Officer Raymond Croze shows the ELSA interpretation device.
CLEARWATER – Not only does Clearwater have a large Hispanic population, it also sees thousands of tourists from around the world. Now, the Clearwater Police Department has an easy way to be able to communicate with people, no matter what language they speak.
The department was given 10 Enabling Language Service Anywhere devices, otherwise called ELSA. The devices were given for free, but there was a $600 cost for activation and the first month’s access fee, said Rob Shaw, public safety officer for the Clearwater Police Department. After that, the cost is $20 per device each month and $1.50 per minute they are actively used. In exchange, the department is able to rapidly get connected to live translators of 180 different languages.

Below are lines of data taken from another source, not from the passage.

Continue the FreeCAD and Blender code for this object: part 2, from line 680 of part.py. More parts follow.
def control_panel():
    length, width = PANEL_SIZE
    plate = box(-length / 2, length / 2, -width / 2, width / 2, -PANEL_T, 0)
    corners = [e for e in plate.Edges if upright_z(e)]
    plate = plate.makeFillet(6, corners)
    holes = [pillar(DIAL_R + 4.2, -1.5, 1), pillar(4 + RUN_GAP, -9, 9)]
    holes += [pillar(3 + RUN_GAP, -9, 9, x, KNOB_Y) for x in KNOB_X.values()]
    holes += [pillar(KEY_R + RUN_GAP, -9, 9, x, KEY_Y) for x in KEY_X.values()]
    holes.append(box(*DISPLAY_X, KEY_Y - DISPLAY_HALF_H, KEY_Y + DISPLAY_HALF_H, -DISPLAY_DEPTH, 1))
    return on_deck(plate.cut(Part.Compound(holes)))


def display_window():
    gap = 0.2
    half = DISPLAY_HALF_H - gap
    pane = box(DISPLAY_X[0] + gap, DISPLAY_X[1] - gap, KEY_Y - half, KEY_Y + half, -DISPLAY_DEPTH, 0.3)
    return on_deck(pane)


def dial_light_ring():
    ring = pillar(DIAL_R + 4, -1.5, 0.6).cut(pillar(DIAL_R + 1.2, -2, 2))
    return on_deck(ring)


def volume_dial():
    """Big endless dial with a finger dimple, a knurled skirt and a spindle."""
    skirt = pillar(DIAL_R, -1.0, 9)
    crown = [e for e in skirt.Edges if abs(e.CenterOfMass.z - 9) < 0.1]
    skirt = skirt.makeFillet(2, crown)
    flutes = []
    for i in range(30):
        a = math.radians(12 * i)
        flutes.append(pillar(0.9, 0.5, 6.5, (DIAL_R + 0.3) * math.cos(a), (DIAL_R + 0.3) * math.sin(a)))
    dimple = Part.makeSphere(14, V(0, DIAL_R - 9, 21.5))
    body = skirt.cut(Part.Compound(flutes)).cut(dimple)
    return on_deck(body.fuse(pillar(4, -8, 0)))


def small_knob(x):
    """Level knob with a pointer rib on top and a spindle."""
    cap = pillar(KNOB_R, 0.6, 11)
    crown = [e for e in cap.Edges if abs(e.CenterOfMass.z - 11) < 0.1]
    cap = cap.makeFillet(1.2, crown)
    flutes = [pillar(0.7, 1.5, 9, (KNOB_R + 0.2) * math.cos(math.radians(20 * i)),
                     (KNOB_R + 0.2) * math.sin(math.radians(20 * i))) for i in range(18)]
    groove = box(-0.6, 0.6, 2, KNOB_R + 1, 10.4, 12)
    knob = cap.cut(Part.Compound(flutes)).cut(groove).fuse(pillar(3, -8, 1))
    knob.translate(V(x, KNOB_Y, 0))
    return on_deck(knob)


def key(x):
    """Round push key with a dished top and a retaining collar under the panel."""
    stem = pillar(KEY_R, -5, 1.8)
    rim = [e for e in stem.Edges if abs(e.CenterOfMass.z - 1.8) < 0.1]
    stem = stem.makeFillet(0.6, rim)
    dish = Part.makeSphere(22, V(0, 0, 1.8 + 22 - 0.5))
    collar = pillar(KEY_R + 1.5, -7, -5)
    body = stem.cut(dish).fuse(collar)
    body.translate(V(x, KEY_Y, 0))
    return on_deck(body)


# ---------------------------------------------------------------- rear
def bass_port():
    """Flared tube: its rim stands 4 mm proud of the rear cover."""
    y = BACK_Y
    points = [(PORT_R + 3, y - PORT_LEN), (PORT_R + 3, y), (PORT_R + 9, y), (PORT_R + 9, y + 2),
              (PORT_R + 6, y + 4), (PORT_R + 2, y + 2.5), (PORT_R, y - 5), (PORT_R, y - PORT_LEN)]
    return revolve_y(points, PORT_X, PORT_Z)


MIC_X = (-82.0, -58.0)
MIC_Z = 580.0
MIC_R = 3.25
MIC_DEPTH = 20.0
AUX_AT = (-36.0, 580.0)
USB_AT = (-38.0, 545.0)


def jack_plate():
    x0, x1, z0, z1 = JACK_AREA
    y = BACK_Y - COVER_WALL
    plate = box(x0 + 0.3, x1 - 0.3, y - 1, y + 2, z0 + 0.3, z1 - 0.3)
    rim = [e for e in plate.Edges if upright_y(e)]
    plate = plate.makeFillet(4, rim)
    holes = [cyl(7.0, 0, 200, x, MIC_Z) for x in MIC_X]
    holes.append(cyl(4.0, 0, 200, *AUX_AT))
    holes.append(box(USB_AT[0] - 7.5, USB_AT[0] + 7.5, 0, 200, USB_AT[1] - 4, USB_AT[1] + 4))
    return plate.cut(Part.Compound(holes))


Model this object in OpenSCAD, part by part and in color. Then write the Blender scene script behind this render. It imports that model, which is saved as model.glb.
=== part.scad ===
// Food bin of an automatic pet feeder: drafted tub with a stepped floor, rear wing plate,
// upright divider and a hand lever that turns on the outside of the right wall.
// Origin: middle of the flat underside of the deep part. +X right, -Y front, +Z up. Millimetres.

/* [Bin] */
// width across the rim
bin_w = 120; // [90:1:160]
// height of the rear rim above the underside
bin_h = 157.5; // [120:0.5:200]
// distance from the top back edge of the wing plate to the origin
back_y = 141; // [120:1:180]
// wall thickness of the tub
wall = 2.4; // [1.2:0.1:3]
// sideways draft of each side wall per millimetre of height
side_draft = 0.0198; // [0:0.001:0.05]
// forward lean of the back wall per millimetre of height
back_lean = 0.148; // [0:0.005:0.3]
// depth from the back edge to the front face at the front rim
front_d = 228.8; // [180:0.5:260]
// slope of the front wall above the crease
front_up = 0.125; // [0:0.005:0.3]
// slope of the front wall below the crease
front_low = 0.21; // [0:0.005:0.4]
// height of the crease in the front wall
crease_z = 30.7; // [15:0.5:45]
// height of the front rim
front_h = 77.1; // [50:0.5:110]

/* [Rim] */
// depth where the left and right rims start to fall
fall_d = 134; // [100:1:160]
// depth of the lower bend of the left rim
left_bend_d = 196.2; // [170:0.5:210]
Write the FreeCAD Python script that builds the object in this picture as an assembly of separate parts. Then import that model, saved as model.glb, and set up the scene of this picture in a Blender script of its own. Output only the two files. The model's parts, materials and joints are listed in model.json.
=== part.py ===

The small devices can easily clip onto a belt, so officers can bring them out on patrol with them in order to have them readily available to use in the field.
Officer Raymond Croze, Hispanic outreach officer, said that the department has had the devices since the beginning of April and already they have become very useful.
“One time it possibly saved a kid’s life,” Croze said.
In that incident, a man came to the Hispanic Outreach Center who spoke very little English, Croze said. Though there are interpreters at the center, sometimes they are busy with other citizens. In this case, Croze learned that the man has a grandson who lives with him who had a friend who had come over. The friend stayed for a little while and then left.
“And all of a sudden the grandson was very lethargic and could barely sit up,” Croze said. “So I went there with him and used the little Spanish that I know, but once I got stuck, I was able to use this device. And with the interpreter through ELSA, I determined that the kid had just smoked pot and he was on medication – anti-depressants. So that medication, mixed with the marijuana, caused a medical situation. So I was able to get him medical attention, calling an ambulance and they ended up transporting him to the hospital. He ended up being fine, but if I hadn’t had this, it would have taken longer to get that information.”
In another situation, an officer conducted a traffic stop, but the driver only spoke Polish. The ELSA device allowed the officer and driver to be able to communicate with each other. Another time, Croze said, some tourists got some of their belongings stolen on Clearwater Beach, and they only spoke French, so officers used the ELSA device to translate.
To use the device, officers press its button for 10 seconds to connect to turn it on and connect to the system. For Spanish, officers then press the button once, and for any other language, they press it twice. After a moment, an operator comes on and asks the officer which language they would like, and then the operator connects the officer to an available interpreter somewhere in the world. In a demonstration, Croze asked for a Russian interpreter and ended up connected to a woman in Portland, Ore. Other times, when using it in the field, Croze said he has spoken with
people in Guatemala, El Salvador, all over the United States and other locations. Once connected to the interpreter, he or she can help translate the conversation for all parties.
In April, officers used the devices for 21 minutes, and in May, they were used for 41 minutes, saving valuable time.
“Especially if someone is a victim, we need to get information quickly,” Croze said. “Say a robbery just happened and someone got robbed and they call us right away. We respond to the scene and say we don’t have a bilingual officer. It’s obviously very important to get that information quickly – the suspect, the description, what happened and things like that. So having this device would be a huge help in a situation like that. Because if you didn’t have that and we didn’t have a bilingual officer available, it would be very difficult to get that information and we would have to call the Language Line which takes longer, or try to find an interpreter in the victim’s family and that could be tough because say they’re away from home. Where do you get an interpreter? Now we have it right at our fingertips.”
In Clearwater, 24 percent of the population is Hispanic, Croze said, most from Mexico and particularly from Hidalgo. Having these devices in addition to the Hispanic Outreach Center increases the overall level of service that the department can provide, he said.
“It enables us to serve the community better and have a better level of service, especially with the Hispanic population,” Croze said.
In addition to being able to better fight crime, better communication also leads to better relationships between police and the Hispanic community, he added.
“It’s good, too, because the Hispanic Outreach Center (and communication) breaks down barriers, and sometimes there is a fear of the police,” Croze said. “Especially if they came from Mexico because sometimes they can be brutal, possibly corrupt. And we aren’t like that, obviously. So we let them know that we’re here to help you.”
So far, the only other community to be using these devices in the state is Kissimmee, he said, though there are a few others throughout the United States as a whole. The 10 devices are split among the three districts in Clearwater and are given out on a geographical basis, Shaw said, plus one that is kept at the front counter of the department for any walk-in traffic with language barriers. The department currently is studying whether it should acquire more devices.